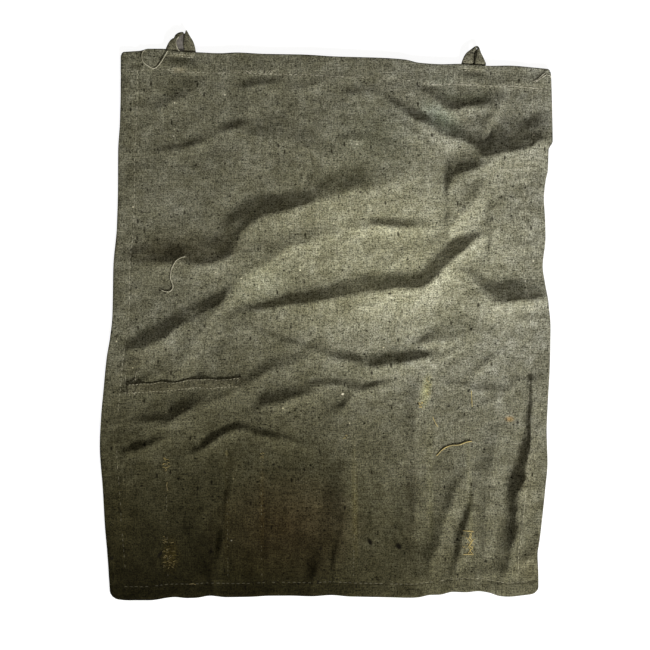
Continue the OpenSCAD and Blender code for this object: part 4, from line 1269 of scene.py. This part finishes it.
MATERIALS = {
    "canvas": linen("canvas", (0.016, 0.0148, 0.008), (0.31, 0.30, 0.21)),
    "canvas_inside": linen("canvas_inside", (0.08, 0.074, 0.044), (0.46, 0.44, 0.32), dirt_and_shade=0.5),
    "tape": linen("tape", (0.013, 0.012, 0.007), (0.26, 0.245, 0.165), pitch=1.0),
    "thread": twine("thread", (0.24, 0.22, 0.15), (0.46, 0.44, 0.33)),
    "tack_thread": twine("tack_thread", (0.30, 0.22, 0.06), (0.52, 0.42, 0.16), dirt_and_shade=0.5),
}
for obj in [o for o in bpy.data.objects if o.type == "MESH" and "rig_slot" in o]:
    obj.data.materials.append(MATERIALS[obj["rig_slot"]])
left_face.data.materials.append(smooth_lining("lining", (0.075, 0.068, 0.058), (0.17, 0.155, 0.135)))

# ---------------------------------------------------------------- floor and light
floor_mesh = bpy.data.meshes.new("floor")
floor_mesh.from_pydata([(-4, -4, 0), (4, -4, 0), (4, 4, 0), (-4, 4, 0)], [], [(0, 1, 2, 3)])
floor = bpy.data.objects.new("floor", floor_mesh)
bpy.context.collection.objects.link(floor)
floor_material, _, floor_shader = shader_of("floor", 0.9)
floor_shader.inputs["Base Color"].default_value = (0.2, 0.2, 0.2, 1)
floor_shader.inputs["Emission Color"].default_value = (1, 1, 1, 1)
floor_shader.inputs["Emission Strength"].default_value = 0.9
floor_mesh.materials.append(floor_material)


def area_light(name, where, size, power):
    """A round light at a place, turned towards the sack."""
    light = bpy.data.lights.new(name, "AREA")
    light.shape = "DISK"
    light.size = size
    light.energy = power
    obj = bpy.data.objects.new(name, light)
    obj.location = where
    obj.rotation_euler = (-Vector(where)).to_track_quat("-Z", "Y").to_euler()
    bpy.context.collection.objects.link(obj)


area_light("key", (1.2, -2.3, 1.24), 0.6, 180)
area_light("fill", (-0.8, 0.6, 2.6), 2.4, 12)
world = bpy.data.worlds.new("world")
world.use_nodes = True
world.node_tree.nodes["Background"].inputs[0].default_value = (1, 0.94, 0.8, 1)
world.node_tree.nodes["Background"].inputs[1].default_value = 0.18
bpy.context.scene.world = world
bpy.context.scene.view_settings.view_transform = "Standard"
+++
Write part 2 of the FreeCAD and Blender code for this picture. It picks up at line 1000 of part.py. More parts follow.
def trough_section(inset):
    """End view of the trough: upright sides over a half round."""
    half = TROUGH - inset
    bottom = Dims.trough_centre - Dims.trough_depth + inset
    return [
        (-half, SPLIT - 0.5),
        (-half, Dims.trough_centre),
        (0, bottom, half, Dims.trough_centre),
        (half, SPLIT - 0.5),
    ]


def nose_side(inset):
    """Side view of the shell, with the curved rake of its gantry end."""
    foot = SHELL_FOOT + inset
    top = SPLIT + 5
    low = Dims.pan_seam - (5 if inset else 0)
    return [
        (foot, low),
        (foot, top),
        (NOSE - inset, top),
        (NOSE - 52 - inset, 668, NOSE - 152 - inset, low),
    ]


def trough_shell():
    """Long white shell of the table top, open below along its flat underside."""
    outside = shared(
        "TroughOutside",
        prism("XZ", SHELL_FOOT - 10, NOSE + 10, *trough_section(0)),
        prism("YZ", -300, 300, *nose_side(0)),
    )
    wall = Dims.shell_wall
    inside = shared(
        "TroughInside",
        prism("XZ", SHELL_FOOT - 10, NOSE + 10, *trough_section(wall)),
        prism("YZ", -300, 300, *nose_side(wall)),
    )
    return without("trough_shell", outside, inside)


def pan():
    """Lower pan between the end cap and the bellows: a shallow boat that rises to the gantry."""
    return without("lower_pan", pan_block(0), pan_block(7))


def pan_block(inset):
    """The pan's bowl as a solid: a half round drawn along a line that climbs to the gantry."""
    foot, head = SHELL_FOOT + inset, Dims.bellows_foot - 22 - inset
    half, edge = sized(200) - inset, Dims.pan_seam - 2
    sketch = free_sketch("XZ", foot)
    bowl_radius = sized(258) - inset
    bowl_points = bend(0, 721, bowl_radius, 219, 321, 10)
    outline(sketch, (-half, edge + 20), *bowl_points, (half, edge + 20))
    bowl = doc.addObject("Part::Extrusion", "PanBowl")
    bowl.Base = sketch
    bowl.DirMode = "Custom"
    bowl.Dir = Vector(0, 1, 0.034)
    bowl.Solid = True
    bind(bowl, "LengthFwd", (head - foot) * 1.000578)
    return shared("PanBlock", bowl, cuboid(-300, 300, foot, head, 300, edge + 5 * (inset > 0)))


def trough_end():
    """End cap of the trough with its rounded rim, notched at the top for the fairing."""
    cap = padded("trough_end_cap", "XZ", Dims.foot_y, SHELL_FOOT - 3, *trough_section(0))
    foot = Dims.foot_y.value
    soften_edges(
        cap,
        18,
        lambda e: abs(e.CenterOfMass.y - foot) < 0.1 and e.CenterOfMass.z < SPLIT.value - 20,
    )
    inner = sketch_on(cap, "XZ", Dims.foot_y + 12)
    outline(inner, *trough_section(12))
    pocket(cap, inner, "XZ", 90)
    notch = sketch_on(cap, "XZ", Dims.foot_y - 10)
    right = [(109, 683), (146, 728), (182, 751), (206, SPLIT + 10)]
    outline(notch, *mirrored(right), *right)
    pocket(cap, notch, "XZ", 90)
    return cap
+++
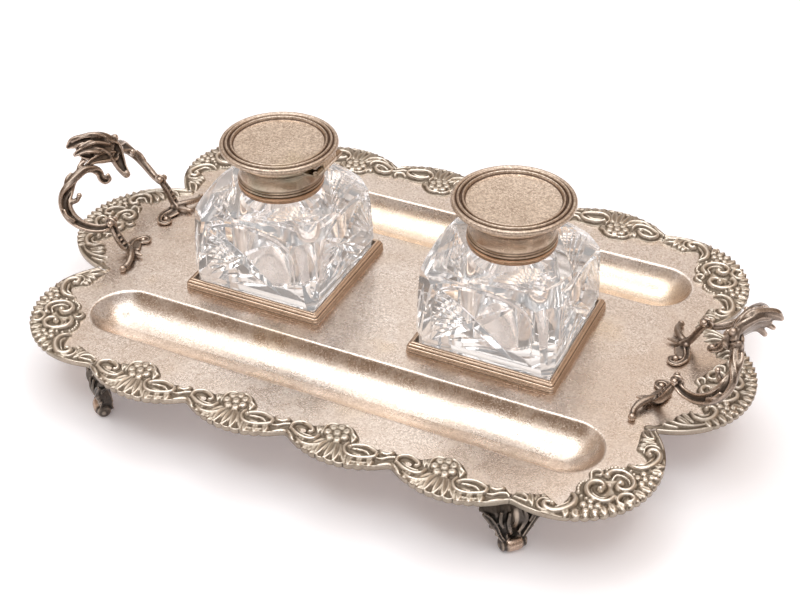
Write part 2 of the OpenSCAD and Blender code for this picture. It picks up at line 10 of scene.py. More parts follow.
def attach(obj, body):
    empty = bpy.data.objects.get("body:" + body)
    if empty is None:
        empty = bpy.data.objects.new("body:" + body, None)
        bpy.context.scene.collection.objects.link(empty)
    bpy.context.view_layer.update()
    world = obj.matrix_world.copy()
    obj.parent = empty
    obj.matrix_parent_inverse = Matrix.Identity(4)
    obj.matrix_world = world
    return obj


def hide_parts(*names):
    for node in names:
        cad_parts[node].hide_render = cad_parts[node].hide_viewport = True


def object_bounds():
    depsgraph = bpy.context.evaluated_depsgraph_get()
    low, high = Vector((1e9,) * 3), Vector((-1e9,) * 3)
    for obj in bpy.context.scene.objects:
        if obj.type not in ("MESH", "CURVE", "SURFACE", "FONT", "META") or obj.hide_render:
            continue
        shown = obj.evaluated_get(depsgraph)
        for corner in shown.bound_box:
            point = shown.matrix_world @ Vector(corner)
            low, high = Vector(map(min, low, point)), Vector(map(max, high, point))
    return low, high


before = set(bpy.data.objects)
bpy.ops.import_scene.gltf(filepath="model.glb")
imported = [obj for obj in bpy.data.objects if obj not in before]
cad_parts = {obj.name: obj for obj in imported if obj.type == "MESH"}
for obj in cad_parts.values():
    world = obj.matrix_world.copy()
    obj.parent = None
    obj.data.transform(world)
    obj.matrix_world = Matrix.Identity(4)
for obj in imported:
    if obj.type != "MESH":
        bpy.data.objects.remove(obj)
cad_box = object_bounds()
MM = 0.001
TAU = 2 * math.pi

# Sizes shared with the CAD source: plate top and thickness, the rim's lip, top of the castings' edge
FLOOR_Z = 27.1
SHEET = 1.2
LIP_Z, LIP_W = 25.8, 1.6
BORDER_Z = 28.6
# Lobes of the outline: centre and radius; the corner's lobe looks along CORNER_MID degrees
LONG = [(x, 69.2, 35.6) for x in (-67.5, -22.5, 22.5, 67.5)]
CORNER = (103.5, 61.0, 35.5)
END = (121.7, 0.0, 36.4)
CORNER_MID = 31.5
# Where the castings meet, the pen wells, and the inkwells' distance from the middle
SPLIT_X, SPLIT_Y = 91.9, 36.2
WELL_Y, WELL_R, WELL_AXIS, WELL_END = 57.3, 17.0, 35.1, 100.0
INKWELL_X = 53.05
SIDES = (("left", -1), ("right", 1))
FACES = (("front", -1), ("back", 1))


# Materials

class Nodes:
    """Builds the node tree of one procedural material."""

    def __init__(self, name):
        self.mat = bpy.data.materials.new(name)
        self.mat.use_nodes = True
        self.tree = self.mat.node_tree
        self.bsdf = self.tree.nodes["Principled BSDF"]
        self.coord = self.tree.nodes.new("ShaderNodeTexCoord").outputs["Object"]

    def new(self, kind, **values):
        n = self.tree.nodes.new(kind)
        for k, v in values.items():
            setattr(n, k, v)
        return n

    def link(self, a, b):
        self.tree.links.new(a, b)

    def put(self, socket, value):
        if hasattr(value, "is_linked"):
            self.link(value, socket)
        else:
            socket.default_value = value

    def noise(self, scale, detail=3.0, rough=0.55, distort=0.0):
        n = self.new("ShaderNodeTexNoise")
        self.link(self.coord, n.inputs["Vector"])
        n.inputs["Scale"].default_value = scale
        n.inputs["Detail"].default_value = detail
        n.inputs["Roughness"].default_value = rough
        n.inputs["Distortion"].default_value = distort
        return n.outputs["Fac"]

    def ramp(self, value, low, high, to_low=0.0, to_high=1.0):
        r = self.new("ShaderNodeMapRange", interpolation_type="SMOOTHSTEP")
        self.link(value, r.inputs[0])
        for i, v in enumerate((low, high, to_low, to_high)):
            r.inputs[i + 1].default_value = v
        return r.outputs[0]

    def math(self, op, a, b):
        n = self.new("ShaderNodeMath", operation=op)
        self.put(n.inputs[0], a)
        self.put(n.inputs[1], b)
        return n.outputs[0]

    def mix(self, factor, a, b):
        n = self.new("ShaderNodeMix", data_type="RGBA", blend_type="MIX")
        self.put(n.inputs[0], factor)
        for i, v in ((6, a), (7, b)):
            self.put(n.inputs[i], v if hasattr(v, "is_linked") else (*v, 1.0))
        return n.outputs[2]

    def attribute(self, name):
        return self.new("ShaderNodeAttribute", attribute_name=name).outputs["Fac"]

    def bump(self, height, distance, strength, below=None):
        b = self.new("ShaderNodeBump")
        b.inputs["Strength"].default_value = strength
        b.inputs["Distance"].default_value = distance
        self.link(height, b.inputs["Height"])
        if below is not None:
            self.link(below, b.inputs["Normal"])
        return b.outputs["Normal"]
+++
## AIM
Only the lines from the one with "Write part 2 of the OpenSCAD" to the one with "obj.parent = empty" are wanted; extract them exactly, both ends included.

## REPLY TO THE EXERCISE
Write part 2 of the OpenSCAD and Blender code for this picture. It picks up at line 10 of scene.py. More parts follow.
def attach(obj, body):
    empty = bpy.data.objects.get("body:" + body)
    if empty is None:
        empty = bpy.data.objects.new("body:" + body, None)
        bpy.context.scene.collection.objects.link(empty)
    bpy.context.view_layer.update()
    world = obj.matrix_world.copy()
    obj.parent = empty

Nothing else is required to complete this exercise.